Alternative therapies gain new respect in cancer treatment
Fair, a traditional Western physician, also uses Eastern therapies for his colon cancer
May 16, 1999
Web posted at: 8:50 p.m. EDT (0050 GMT)
From Medical Correspondent Elizabeth Cohen
(CNN) -- Dr. Bill Fair does yoga, takes herbal supplements and meditates -- all to treat his colon cancer.
It's a sign of the times: He's a traditional Western physician, a urologist, who is using Eastern therapies.
"People are being attracted to the advantages of some of these complementary techniques and are using them more and more, and physicians are just beginning to catch up," Fair says.
Another sign of the times: Two major cancer research organizations, the American Cancer Society and the American Society of Clinical Oncology, are for the first time holding a special meeting solely on the topics of alternative and complementary medicine.

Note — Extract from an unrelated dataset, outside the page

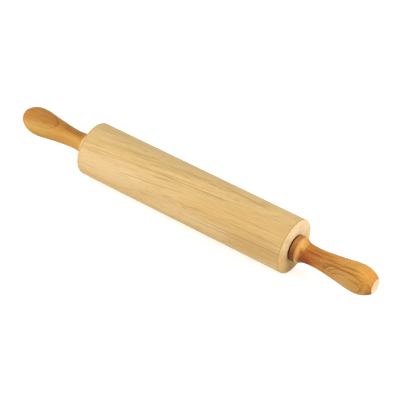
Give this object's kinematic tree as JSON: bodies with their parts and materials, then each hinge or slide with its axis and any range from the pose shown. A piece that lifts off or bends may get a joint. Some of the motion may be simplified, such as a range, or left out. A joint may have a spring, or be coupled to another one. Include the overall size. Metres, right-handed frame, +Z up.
{
  "type": "rolling pin",
  "caption": "Wooden rolling pin: a pale hardwood roller that turns on ball bearings round a steel rod, with turned and stained handles, brown collars and plugged ends.",
  "frame": {"origin": "on the table under the middle of the roller", "axes": "+X along the pin towards the right-hand handle, +Y towards the back, +Z up; the turning axis is one roller radius above the table"},
  "size_m": [0.5282, 0.07, 0.07],
  "materials": {
    "maple": "satin",
    "stained_wood": "semi-gloss lacquer",
    "collar_wood": "satin",
    "plug_wood": "satin",
    "fibre": "matt",
    "steel": "zinc plated",
    "bearing_steel": "ground",
    "brass": "plain"
  },
  "bodies": {
    "handles": {"axle_rod": "steel", "spacer_tube": "steel", "left_inner_race": "bearing_steel", "right_inner_race": "bearing_steel", "left_hub_spacer": "steel", "right_hub_spacer": "steel", "left_thrust_washer": "fibre", "right_thrust_washer": "fibre", "left_collar": "collar_wood", "right_collar": "collar_wood", "left_handle": "stained_wood", "right_handle": "stained_wood", "left_handle_washer": "steel", "right_handle_washer": "steel", "left_lock_nut": "steel", "right_lock_nut": "steel", "left_plug": "plug_wood", "right_plug": "plug_wood"},
    "roller": {"roller": "maple", "left_outer_race": "bearing_steel", "right_outer_race": "bearing_steel"},
    "left_ball_cage": {"left_balls": "bearing_steel", "left_cage": "brass"},
    "right_ball_cage": {"right_balls": "bearing_steel", "right_cage": "brass"}
  },
  "joints": [
    {"name": "roller_spin", "type": "hinge", "parent": "handles", "child": "roller", "pos_m": [0, 0, 0.035], "axis": [1, 0, 0], "continuous": true},
    {"name": "left_cage_spin", "type": "hinge", "parent": "handles", "child": "left_ball_cage", "pos_m": [-0.14793, 0, 0.035], "axis": [1, 0, 0], "continuous": true},
    {"name": "right_cage_spin", "type": "hinge", "parent": "handles", "child": "right_ball_cage", "pos_m": [0.14793, 0, 0.035], "axis": [1, 0, 0], "continuous": true}
  ],
  "couplings": [
    {"joint": "left_cage_spin", "follows": "roller_spin", "ratio": 0.6249},
    {"joint": "right_cage_spin", "follows": "roller_spin", "ratio": 0.6249}
  ]
}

Barrie Cassileth is in charge of what's called integrative medicine at Memorial Sloan Kettering Cancer Center in New York. She says it's high time that establishment medicine started paying attention to other types of therapies.
She says there are reasons why doctors ignored non-Western treatments for so long.
"Most of the complementary therapies, whether they are massage therapy or St. John's wort or some other herbal remedy, are not really patentable," she says. "Therefore, no one's going to make a lot of money from them. Therefore, no one wants to put money into their investigation ... until now."
Western doctors are beginning to realize that massage and acupuncture aren't necessarily a threat to their regular practices.
Fair, for example, does both. He believes he's doing better today because of the alternative therapies plus chemotherapy and surgery.
He says it's a new way of looking at medicine, and he believes his colleagues are beginning to catch on.